Point 15: The Human Person
The human person is composed of a body and a brain, from which emerges the psyche. The psyche has two divisions: (1) the conscious and (2) the unconscious. The psyche has four basic functions: (1) thinking, (2) sensation, (3) intuition, and (4) feeling. The ego is the component of the psyche that is represented by our conscious decision-making process and mediates between the conscious and the unconscious, and is responsible for a sense of personal identity. People have limited free choice, which is an emergent property of the psyche. We reject the belief in a soul, being defined as the permanent, immaterial, and immortal part of a human being. We find such a belief an obstacle to awakening and a hindrance to people taking responsibility for this world.
Point 16: The Eight Virtues
The Eight Virtues are: (1) lovingkindness, (2) prudence, (3) courage, (4) justice, (5) moderation, (6) courtesy, (7) humility, and (8) patience.
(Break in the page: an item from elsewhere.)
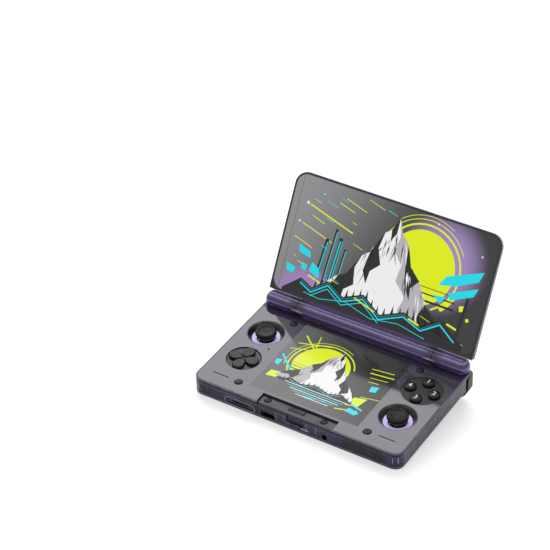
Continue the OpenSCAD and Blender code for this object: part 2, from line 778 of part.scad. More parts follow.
yoke_in = 3.9;
yoke_out = 5.4;
yoke_h = 1.5;
trunnion_r = 0.6;
ball_r = 2.5;
cavity_r = 6.3;

module stick_housing() {
    half = stick_side / 2;
    ear = half + 1.6;
    color("#3a3a40") difference() {
        union() {
            block(-half, half, -half, half, pivot_z - 3.6, housing_top);
            block(-ear, ear, -ear, ear, board_bottom - 0.8, board_bottom);
        }
        disc(0, 0, cavity_r, pivot_z - 3, cut);
        rod_x(-half + 0.8, half - 0.8, trunnion_r + run_gap, 0, pivot_z);
    }
}

module stick_bezel() {
    lip = well_r - 0.3;
    color(black) rotate_extrude() polygon([
        [lip, -0.1], [well_r, -0.1], [well_r, web_bottom - fit_gap], [well_r + 0.9, web_bottom - fit_gap],
        [well_r + 0.9, light_top - 0.3], [light_r + 0.1, light_top - 0.3], [light_r + 0.1, light_top + 0.2]
    ]);
}

module light_ring() {
    color(lilac) rotate_extrude() polygon([
        [cavity_r, housing_top], [light_r, housing_top], [light_r, light_top], [cavity_r, light_top - 0.2]
    ]);
}

module stick_yoke() {
    half = stick_side / 2;
    color("#8d8d92") difference() {
        union() {
            disc(0, 0, yoke_out, pivot_z - yoke_h / 2, pivot_z + yoke_h / 2);
            rod_x(-half + 1, half - 1, trunnion_r, 0, pivot_z);
        }
        disc(0, 0, yoke_in, pivot_z - yoke_h, pivot_z + yoke_h);
        rod_y(-yoke_out - cut, yoke_out + cut, trunnion_r + run_gap, 0, pivot_z);
    }
}

module stick_pivot() {
    color("#c9c9cd") {
        translate([0, 0, pivot_z]) sphere(r=ball_r);
        disc(0, 0, stick_shaft_r, pivot_z, -1);
        rod_y(-yoke_out + 0.2, yoke_out - 0.2, trunnion_r, 0, pivot_z);
    }
}

module thumbstick() {
    cap_edge_r = 1.8;
    low = -0.2;
    foot = pivot_z + ball_r + 0.5;
    dip_r = cap_r - 2.6;
    sleeve_r = stick_shaft_r + 1.1;
    color(black) rotate_extrude() polygon(concat(
        [[0, -0.4], [stick_shaft_r + run_gap, -0.4], [stick_shaft_r + run_gap, foot], [sleeve_r, foot],
         [sleeve_r + 0.5, low - 0.5], [cap_r - 0.7, low]],
        arc(cap_r - 0.4, low + 0.4, 0.4, -90, 0, 2),
        arc(cap_r - cap_edge_r, cap_top - cap_edge_r, cap_edge_r, 0, 90, 6),
        [[dip_r, cap_top - 0.35], [dip_r - 1.2, cap_top - 0.5], [0, cap_top - 0.55]]));
}

module face_button_plate() {
    top = -0.3;
    neck_r = cluster_r - 0.4;
    lip_r = cluster_r + 0.8;
    lip_top = web_bottom - fit_gap;
    color("#3b3a40") difference() {
        at(upper_x, upper_y) rotate_extrude() polygon([
            [0, web_bottom], [neck_r, web_bottom], [neck_r, flange_top - flange_t], [lip_r, flange_top - flange_t],
            [lip_r, lip_top], [cluster_r, lip_top], [cluster_r, top], [0, top]
        ]);
        for (i = [0:3]) disc(face_spot(i)[0], face_spot(i)[1], face_r + button_gap, -base_h, cut);
    }
}

// Domed rubber sheets on the board, under the direction pad and the face buttons
module button_membranes() {
    color("#55555c") {
        difference() {
            disc(-lower_x, lower_row_y, dish_r - 1.6, board_top, membrane_top);
            disc(-lower_x, lower_row_y, pad_ball_r + 1.9, -base_h, 0);
        }
        disc(upper_x, upper_y, cluster_r, board_top, membrane_top);
    }
}

pad_ball_z = membrane_top + 0.9;

module dpad_pivot() {
    color("silver") {
        translate([-lower_x, lower_row_y, pad_ball_z]) sphere(r=pad_ball_r);
        disc(-lower_x, lower_row_y, pad_ball_r * 0.6, board_top + 0.15, pad_ball_z);
    }
}

// A four-lobed cross on a round dish that rocks as one piece
module dpad() {
    arm_r = 3.7;
    arm = dish_r - arm_r - 1.2;
    disc_r = dish_r - 0.4;
    socket_r = pad_ball_r + 0.15;
    color(black) at(-lower_x, lower_row_y) difference() {
        union() {
            disc(0, 0, disc_r, -2, -0.6);
            disc(0, 0, socket_r + 1.5, pad_ball_z, -1.8);
            for (i = [0:3]) rotate([0, 0, 90 * i]) {
                disc(arm, 0, arm_r, -1, pad_top);
                block(0, arm, -arm_r + 0.4, arm_r - 0.4, -1, pad_top);
                disc(7, 0, 1.2, pad_ball_z + 0.2, -1.8);
            }
        }
        translate([0, 0, pad_ball_z]) sphere(r=socket_r);
        disc(0, 0, 1.6, pad_top - 0.4, pad_top + cut);
    }
}

module face_button(i) {
    color(black) at(face_spot(i)[0], face_spot(i)[1]) button(face_r, face_top, face_r + 0.4, face_r - 0.9, membrane_top + 1.2);
}

module small_button(x, y, r) {
    color(black) at(x, y) difference() {
        button(r, small_top, r + 0.6, 1.2, board_top + 0.6);
        disc(0, 0, 0.7, small_top - 0.2, small_top + cut);
    }
}

module strip_button(x) {
    color(black) at(x, strip_y) button(strip_r, web_top + strip_top, strip_r + 0.5, 1, strip_board_top + 0.5);
}

module volume_rocker() {
    l = rocker_l / 2;
    w = rocker_w / 2;
    rim_top = flange_top - 0.2;
    color(black) at(-rocker_x, strip_y + 0.5) {
        block(-l, l, -w, w, rim_top, web_top + strip_top);
        block(-l - 0.4, l + 0.4, -w, w, flange_top - flange_t, rim_top);
        for (x = [-l + 1.6, l - 1.6]) disc(x, 0, 0.9, strip_board_top + 0.6, flange_top - flange_t + cut);
    }
}

shoulder_pin_r = 0.9;

module shoulder_button() {
    back = base_d + shoulder_proud;
    side = half_w + shoulder_out;
    r = shoulder_corner_r;
    front = pocket_y + 2.2;
    skin = 1.8;
    color(black) {
        translate([0, 0, shoulder_bottom]) linear_extrude(shoulder_h) difference() {
            union() {
                translate([shoulder_x, front]) square([side - r - shoulder_x, back - front]);
                translate([shoulder_x, front]) square([side - shoulder_x, back - r - front]);
                translate([side - r, back - r]) circle(r);
            }
            translate([shoulder_x - cut, front - cut])
                square([side - skin - shoulder_x + cut, back - shoulder_t - front + cut]);
        }
        disc(shoulder_x + 2, base_d - 1.5, shoulder_pin_r, shoulder_top, pocket_top + 1);
    }
}

module trigger_body(r, y0, y1, edge) {
    l = y1 - y0;
    translate([trigger_x, y0, -trigger_drop]) rotate([-90, 0, 0]) rotate_extrude()
        polygon(concat([[0, 0], [r, 0]], high_edge(r, l, edge), [[0, l]]));
}

module trigger() {
    hub = ear_in - ear_t - 0.4;
    y0 = trigger_back - trigger_d;
    color(black) difference() {
        union() {
            difference() {
                trigger_body(trigger_r, y0, trigger_back, 2.4);
                trigger_body(trigger_r - trigger_t, y0 - cut, trigger_back - trigger_t, 1);
            }
            rod_x(trigger_x - hub, trigger_x + hub, pin_r + 0.9, trigger_pin_y, trigger_pin_z);
            block(trigger_x - hub, trigger_x + hub, trigger_pin_y, trigger_back - trigger_t + cut,
                  trigger_pin_z - 1, trigger_pin_z + 1);
        }
        rod_x(trigger_x - hub - cut, trigger_x + hub + cut, pin_r + run_gap, trigger_pin_y, trigger_pin_z);
        translate([0, trigger_back, trigger_top]) rotate([8, 0, 0]) block(0, base_w, -base_w, base_w, 0, base_w);
    }
}

module trigger_pins() {
    color("silver") both() rod_x(trigger_x - ear_in - spring_l, trigger_x + ear_in, pin_r, trigger_pin_y, trigger_pin_z);
}

// Return springs round the pins, outside the ears
module trigger_springs() {
    color("#9a9aa0") both() difference() {
        rod_x(trigger_x - ear_in - spring_l, trigger_x - ear_in, pin_r + 0.7, trigger_pin_y, trigger_pin_z);
        rod_x(trigger_x - ear_in - 2, trigger_x, pin_r, trigger_pin_y, trigger_pin_z);
    }
}

module hinge_cartridges() {
    x0 = cartridge_start;
    color("#a9a9b0") both() difference() {
        rod_x(x0, x0 + cartridge_l, cartridge_r, axis_y, axis_z);
        rod_x(x0 - cut, x0 + cartridge_l - 1, shaft_r + run_gap, axis_y, axis_z);
    }
}

module rubber_feet() {
    foot_h = 6;
    color("#2a2a2c") both() {
        difference() {
            translate([foot_x, front_foot_y, front_foot_z]) rotate([-tilt, 0, 0]) cylinder(h=foot_h, r=foot_r);
            block(0, base_w, -base_w, base_w, -base_h, base_h);
        }
        difference() {
            translate([trigger_x, rear_foot_y, rear_foot_z]) rotate([-tilt, 0, 0]) cylinder(h=foot_h, r=foot_r);
            hump(hump_r, hump_y, hump_y - hump_l);
        }
    }
}

module case_screw(x, y, top) {
    disc(x, y, screw_r - fit_gap, -base_h + 0.7, top);
    difference() {
        disc(x, y, 1.5, -base_h, -base_h + 0.8);
        disc(x, y, 0.7, -base_h - cut, -base_h + 0.4);
    }
}

module case_screws() {
    color("#8a8a90") both() {
        case_screw(screw_x, screw_front_y, web_bottom - 2);
        case_screw(screw_rear_x, screw_rear_y, trough_floor - web_t - 2);
    }
}

module lid_slab(inset, z0, z1, back_r) {
    slab(base_w - 2 * inset, -lid_reach + inset, -lid_foot - inset, z0, z1, lid_corner_r - inset, back_r);
}

module lid_back_shell() {
    foot_corner_r = 1;
    color(purple) lid_open() difference() {
        union() {
            soft_slab(base_w, -lid_reach, -lid_foot, 0, lid_t, lid_corner_r, foot_corner_r, 0.2, lid_edge_r);
            block(-barrel_half, barrel_half, -lid_foot - cut, 0, 0, lid_web_t);
            rod_x(-barrel_half, barrel_half, barrel_r, 0, 0);
        }
        lid_slab(rim_w, -cut, lid_glass_t, 1);
        lid_slab(rim_w + lid_ledge, -cut, lid_t - lid_panel_t, 1);
        rod_x(-barrel_half - cut, barrel_half + cut, cartridge_r, 0, 0);
    }
}

module lid_glass() {
    color("#4c4c52") lid_open() lid_slab(rim_w + fit_gap, 0, lid_glass_t, 1);
}

module upper_display() {
    z0 = lid_glass_t + fit_gap;
    color("#1e1e22") lid_open()
        block(-upper_w / 2, upper_w / 2, -lid_mid - upper_h / 2, -lid_mid + upper_h / 2, z0, z0 + upper_t);
}

module lid_shield() {
    z0 = lid_glass_t + upper_t + 2 * fit_gap;
    w = base_w / 2 - rim_w - lid_ledge - 0.5;
    color("#4d4860") lid_open()
        block(-w + lid_corner_r, w - lid_corner_r, -lid_reach + rim_w + lid_ledge + 0.5, -lid_foot - rim_w - lid_ledge - 0.5,
              z0, z0 + shield_t);
}

module hinge_shafts() {
    color("#c2c2c8") lid_open() both() {
        rod_x(shaft_start, barrel_half, cartridge_r - fit_gap, 0, 0);
        rod_x(barrel_half - cut, cartridge_start + cartridge_l - 1.4, shaft_r, 0, 0);
    }
}

// The ribbon to the upper display, rolled up inside the barrel
module display_cable() {
    half_l = 13;
    color("#7a4a20") lid_open() difference() {
        rod_x(-half_l, half_l, cartridge_r - 0.2, 0, 0);
        rod_x(-half_l - cut, half_l + cut, cartridge_r - 0.9, 0, 0);
    }
}

seated() base_frame();
seated() bottom_cover();
seated() deck_faceplate();
seated() lower_display();
seated() main_board();
seated() strip_board();
seated() port_board();
seated() battery();
seated() heat_spreader();
seated() speakers();
seated() usb_port();
seated() headphone_jack();
seated() card_slot();
seated() indicator_window();
seated() stick_left() stick_housing();  // stick_housing_left
seated() stick_right() stick_housing();  // stick_housing_right
seated() stick_left() stick_bezel();  // stick_bezel_left
seated() stick_right() stick_bezel();  // stick_bezel_right
seated() stick_left() light_ring();  // light_ring_left
seated() stick_right() light_ring();  // light_ring_right
seated() stick_left() stick_yoke();  // stick_yoke_left
seated() stick_right() stick_yoke();  // stick_yoke_right
seated() stick_left() stick_pivot();  // stick_pivot_left
seated() stick_right() stick_pivot();  // stick_pivot_right
seated() stick_left() thumbstick();  // thumbstick_left
seated() stick_right() thumbstick();  // thumbstick_right
seated() face_button_plate();
seated() button_membranes();
seated() dpad_pivot();
seated() dpad();
seated() face_button(0);  // face_button_top
seated() face_button(1);  // face_button_right
seated() face_button(2);  // face_button_bottom
seated() face_button(3);  // face_button_left
seated() small_button(-small_x, small_rear_y, small_rear_r);  // small_button_rear_left
seated() small_button(small_x, small_rear_y, small_rear_r);  // small_button_rear_right
seated() small_button(-small_x, small_front_y, small_front_r);  // small_button_front_left
seated() small_button(small_x, small_front_y, small_front_r);  // small_button_front_right
seated() strip_button(-power_x);  // power_button
seated() strip_button(function_x);  // function_button
seated() volume_rocker();
seated() left() shoulder_button();  // shoulder_button_left
seated() shoulder_button();  // shoulder_button_right
seated() left() trigger();  // trigger_left
seated() trigger();  // trigger_right
seated() trigger_pins();
seated() trigger_springs();
seated() left() knuckle();  // hinge_knuckle_left
seated() knuckle();  // hinge_knuckle_right
seated() hinge_cartridges();
seated() rubber_feet();
seated() case_screws();
seated() lid_back_shell();
seated() lid_glass();
seated() upper_display();
seated() lid_shield();
seated() hinge_shafts();
seated() display_cable();
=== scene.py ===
# %% [markdown]
# # A clamshell handheld console
# The real object is a two-screen handheld in translucent purple plastic: a base with a glossy
# deck, sticks, buttons and triggers, and a lid that is one sheet of glass in a frosted shell.
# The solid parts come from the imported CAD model. This script dresses them: it copies each shell
# for smooth shading, builds the small moulded parts in mesh code, paints the two screens, and
# sets up the camera and the lights of a plain product picture.

# %% Load the frame
import json
import math
import random

import bmesh
import bpy
from mathutils import Matrix, Vector


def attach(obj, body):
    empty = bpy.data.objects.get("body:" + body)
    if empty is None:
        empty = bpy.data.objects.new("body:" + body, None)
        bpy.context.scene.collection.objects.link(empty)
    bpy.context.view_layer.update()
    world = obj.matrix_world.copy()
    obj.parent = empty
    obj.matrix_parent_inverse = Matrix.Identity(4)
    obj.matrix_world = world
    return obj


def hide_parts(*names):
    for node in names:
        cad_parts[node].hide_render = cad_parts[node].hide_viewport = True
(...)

Point 17: The Seven Ethical Guidelines
The Seven Ethical Guidelines are: (1) Do not harm your body, your mind, other people, animals, or the environment. (2) Do not lie, slander, steal, cheat on, or murder another person. You can defend yourself or the innocent up to and including deadly force. (3) Do not dishonor your parents or the elderly, but be courteous to everyone. (4) Do not do to others what you would not want them to do to you. (5) Only act on a moral principle you would want everyone to act on in a similar situation. (6) Do not discriminate, harass, or be disrespectful to another person on the basis of their ethnicity, race, gender, sexual orientation, age, disability, socioeconomic status, or nationality. And (7) do not overlook injustice, but be ready to forgive others as well as forgiving yourself.
Point 18: The 15 Spiritual Practices
The Fifteen Spiritual Practices are: (1) affirmations, (2) spiritual reading, (3) the wheel of the year, (4) gratitude, (5) nature immersion, (6) service, (7) self-examination, (8) fasting, (9) solitude, (10) silence, (11) simplicity, (12) meditation, (13) negative visualization, (14) dream work, and (15) shadow work. Other spiritual practices may be added at the careful discretion of the practitioner. Always be guided by naturalism, the evidence, and the practical results in one’s life.
Point 19: Cosmopolitanism
Although Bodhidaoism is a solitary path, we still strive to be good citizens of the world. Although we tend to be political minimalists, we still work in practical ways to protect and live in harmony with all people, animals, plants, and the environment.
Point 20: Organization
Bodhidaoism has no churches or clergy, but only teachers, who (1) teach, (2) train, and (3) offer spiritual guidance. Bodhidaoism is organized like a school of philosophy, headed by a Scholarch. The Scholarch of Bodhidaoism is in charge of teaching Bodhidaoism and certifying or decertifying other teachers. This Summa Sophia, though imperfect, shall not be changed or modified by anyone, other than the Founder himself. Future Bodhidaoists will need to create their own summary of wisdom.
This document is a work in progress.